Let $(X,\mathcal{A},\mu)$ be a finite measure space and $(f_n)_{n \in \mathbb{N}}$ such that $f_n \to f$ in measure, i.e.

$$\mu(|f_n-f|>\varepsilon) \stackrel{n \to \infty}{\to} 0$$

for any $\varepsilon >0$. Setting $\varepsilon=2^{-k}$, $k \in \mathbb{N}$, we can choose $n_k$ such that

$$\mu(|f_n-f|> 2^{-k}) \leq 2^{-k}$$

for all $n \geq n_k$. Without loss of generality, $n_{k+1} \geq n_k$ for all $k \in \mathbb{N}$. Set

$$A_k := \{x \in X; |f_{n_k}(x)-f(x)| > 2^{-k}\}.$$

As $$\sum_{k \geq 1} \mu(A_k) \leq \sum_{k=1}^{\infty} 2^{-k} < \infty,$$ the Borel-Cantelli lemma yields

$$\mu \left( \limsup_{k \to \infty} A_k \right) =0.$$

It is not difficult to see that this is equivalent to

$$\lim_{k \to \infty} f_{n_k}(x) =f(x)$$

$\mu$-almost everywhere.

## @JonSK 2016-01-17 01:07:39

where did you use $(X,\mathcal{A},\mu)$ was a finite measure space?

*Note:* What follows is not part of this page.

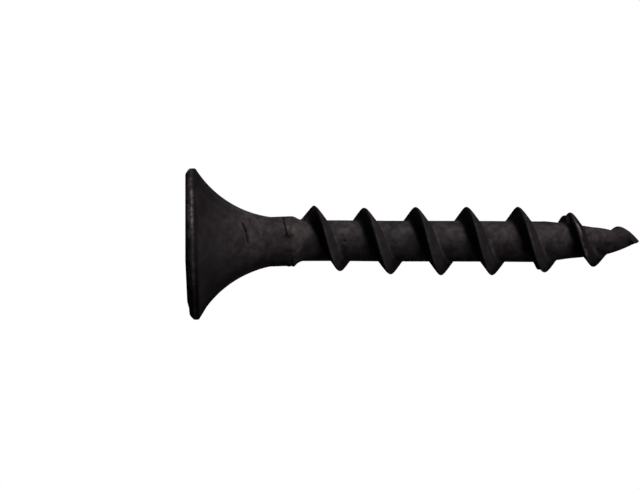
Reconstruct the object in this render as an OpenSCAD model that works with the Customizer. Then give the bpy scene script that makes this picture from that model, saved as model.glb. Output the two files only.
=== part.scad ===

## @saz 2016-01-17 07:33:31

@JonSK I used the Borel Cantelli lemma.

## @Matthew Kvalheim 2018-08-11 02:45:58

Are you sure that Borel-Cantelli requires a finite measure space? Wikipedia says it doesn't, and the proof there makes sense to me.

## @saz 2018-08-12 14:38:37

@MatthewKvalheim You are right; it should work without this assumption. I thought the finiteness would be necessary to use the continuity of the measure, but it isn't.